In response to the comments below - the awk command is doing exactly 1 thing every time - replacing each \n
with a blank, that's what gsub(/\n/," ",...)
does. If that's not what you want then just don't do that, do whatever you want to do instead, but you never said in your question how you want to merge the lines so I had to guess at something.

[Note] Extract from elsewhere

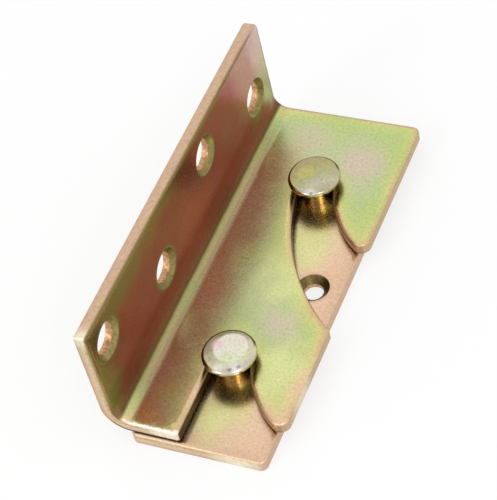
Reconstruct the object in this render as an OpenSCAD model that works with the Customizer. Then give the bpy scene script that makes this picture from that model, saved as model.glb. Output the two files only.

I'd recommend you don't just remove newlines as the other solutions do as that will concatenate words if there ever aren't spaces around the \n
s but maybe you want gsub(/[[:space:]]*\n[[:space:]]*/," ",...)
or similar, I don't know.
Here's some other input to consider:
$ cat file
test new first
test "a short exam to measure somebody's knowledge
or skill in something."
testing examine
test new second
test "a short exam to measure somebody's knowledge
or skill in something."
testing examine
The first one "new first" does not have a blank at the end of the line after knowledge
and the second one "new second" has a tab at the start of the line before or
. Now let's put all of the above test cases into one file (long spaces are tabs):
$ cat file
test try
test "a short exam to measure somebody's knowledge
or skill in something."
testing examine
test try
test a short exam to measure somebody's "knowledge
or skill" in something.
testing examine
test try
test "a short exam to measure somebody's ""knowledge""
or skill in something."
testing examine
test new first
test "a short exam to measure somebody's knowledge
or skill in something."
testing examine
test new second
test "a short exam to measure somebody's knowledge
or skill in something."
testing examine
and then test that with all of the current answers:
gsub(/[[:space:]]*\n[[:space:]]*/," ",...)
instead of gsub(/\n/," ",...)
:$ awk -v RS='"[^"]*"' '{gsub(/[[:space:]]*\n[[:space:]]*/," ",RT); ORS=RT} 1' file
test try
test "a short exam to measure somebody's knowledge or skill in something."
testing examine
test try
test a short exam to measure somebody's "knowledge or skill" in something.
testing examine
test try
test "a short exam to measure somebody's ""knowledge"" or skill in something."
testing examine
test new first
test "a short exam to measure somebody's knowledge or skill in something."
testing examine
test new second
test "a short exam to measure somebody's knowledge or skill in something."
testing examine
$ sed ':a;N;/\n[^\t]*$/s/\n//;ta;P;D' file
test try
test "a short exam to measure somebody's knowledge or skill in something."testing examine
test try
test a short exam to measure somebody's "knowledgeor skill" in something.testing examine
test try
test "a short exam to measure somebody's ""knowledge""or skill in something."testing examinetest new firsttest "a short exam to measure somebody's knowledgeor skill in something."testing examinetest new secondtest "a short exam to measure somebody's knowledge
or skill in something."testing examine
$ awk -F'\t' '$2~/^"/{ORS=""}/"$/{ORS="\n"}1' file
test try
test "a short exam to measure somebody's knowledge or skill in something."
testing examine
test try
test a short exam to measure somebody's "knowledge
or skill" in something.
testing examine
test try
test "a short exam to measure somebody's ""knowledge""
or skill in something."
testing examine
test new first
test "a short exam to measure somebody's knowledge
or skill in something."
testing examine
test new second
test "a short exam to measure somebody's knowledge
or skill in something."
testing examine
so you can decide which is producing the behavior you want.